When I do my own projects I almost always go for maximum warnings and errors, and don't call it done until the compiler stops generating them.


The fundamental underlying problem is that a buffer containing sensitive data is being reused for a separate purpose without being scrubbed of the sensitive data. In the particular instance of heartbleed, this faulty behavior was due to the underlying memory allocator rather than any property of the programming language.

It is true that idiomatic Rust tends to avoid working with raw buffers, but for low-level tasks this is sometimes unavoidable. Rust also especially doesn't encourage reusing buffers, but if you've already taken the step of specifying an unsafe memory allocator then Rust can't help you. So yes, Rust gives you a lot of tools to avoid this situation but it can't outright prevent it, as a few people on the internet appeared to be suggesting last year.


logic errors are always going to be there, at least until the compiler is an IA strong enough to catch them for us (and by then we probably won't need coders anyway...)

This raises some interesting philosophical questions: will the ultimate judge of correctness be a human or machine? If it's a machine, what is to say that its definition of "correct" is what humans want?

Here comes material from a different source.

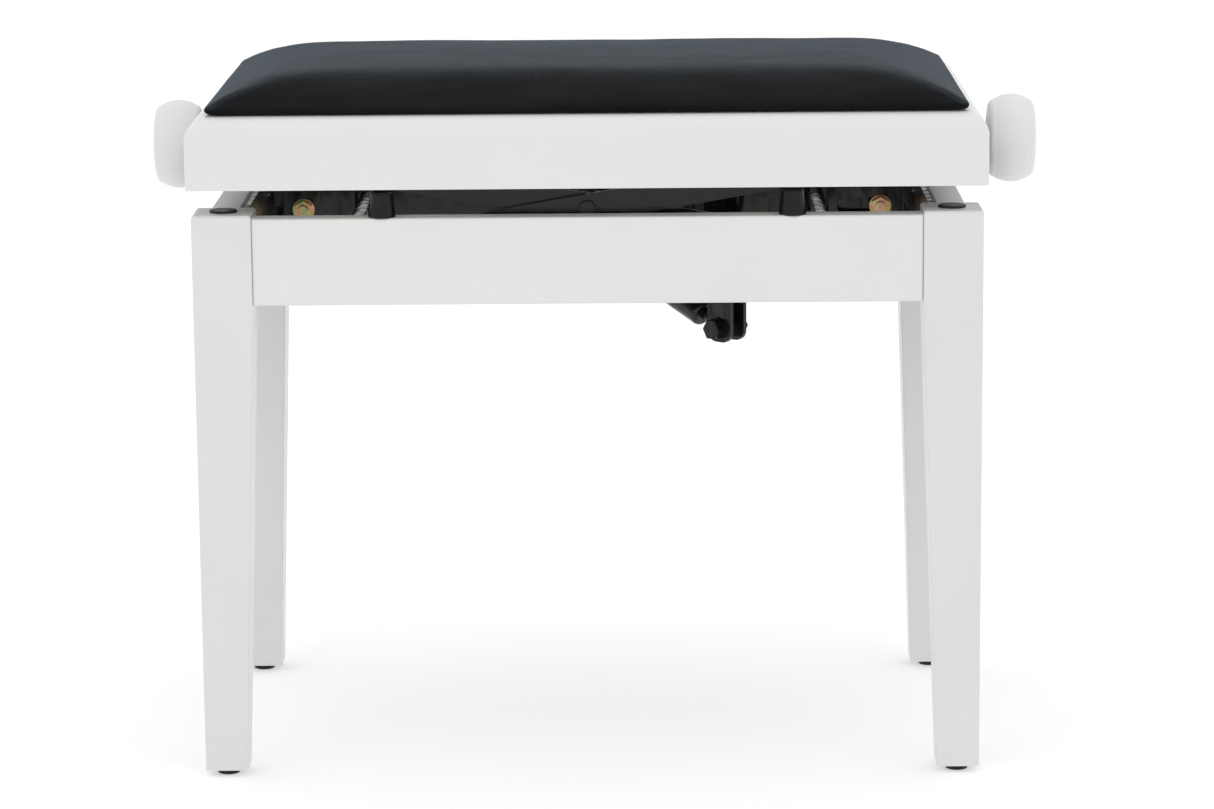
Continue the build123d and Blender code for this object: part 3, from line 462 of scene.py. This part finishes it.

For some reason, this quote comes to mind: "Freedom is not worth having if it does not include the freedom to make mistakes."


Is this logic error or just misuse of memory? (The buffer array)


The latter. It's trivial to reuse buffers in Rust while avoiding this issue, for example `Vec` has a `clear` method that sets the length to 0 while keeping the allocation.

But AFAICT, in C it didn't even have the same buffer by design, it was reading uninitialized memory from whatever `malloc` gave it back - which is equivalent to allocating a new buffer in Rust.


It was actually using a custom allocator, not the system malloc, which exacerbated the problem. System malloc could still have this problem, but for example OpenBSD has mitigations for this sort of data leakage in their malloc implementation, which OpenSSL then bypassed by using their own allocator.

This is a problem for any "this would never happen in Better Language X" claim regarding Heartbleed. If you decide you want to write your own buffer reuse system for whatever reason, you can pretty easily write this sort of bug in any language.


I would argue that the whole Rust ecosystem pretty strongly discourages you from writing broken low-level infrastructure code. The idea behind unsafe code blocks, the generics system, and Cargo is to encourage you to use off-the-shelf tools instead of rolling your own, often broken, solutions. The C ecosystem, by contrast, tends to encourage rolling your own solutions because managing dependencies in a cross-platform manner is such a pain (and the language doesn't help due to the lack of generics and so forth). I suspect that any free-list library in Cargo that didn't zero out buffers would be fixed pretty quickly (and, as eddyb rightly points out downthread, it would be pretty hard to write a free list system that works with multiple types that doesn't require initialization before use--Rust in general abhors uninitialized memory).

There are parallels between the philosophy of crypto libraries like NaCl and Keyczar and the Rust philosophy. Don't write your own low-level infrastructure code. Use somebody else's.


I mostly agree, but "use somebody else's" doesn't really help if you're writing a crypto library in the first place.


They're referring to writing your own allocator.


And in fact, I've written that exact thing in a C# network stack, about 7 years ago. No bug, as I did properly check the size of the data, but totally possible to have messed up. It's not even hard code to write, just a simple object pool to return byte arrays. Which is natural, as in .NET, high performance often ends up as an exercise in removing every heap allocation possible.


That said, this is a fair point. I have shot myself in the foot in a fairly equivalent manner in another memory-safe language (doesn't really matter which) because I was trying to reuse buffers as an optimization. Oops. I did it to myself, and at least I understood enough about what was going on that I didn't spend days wondering at the heisenbugs, but still, oops. It can happen.

But at least you have to work at it a bit.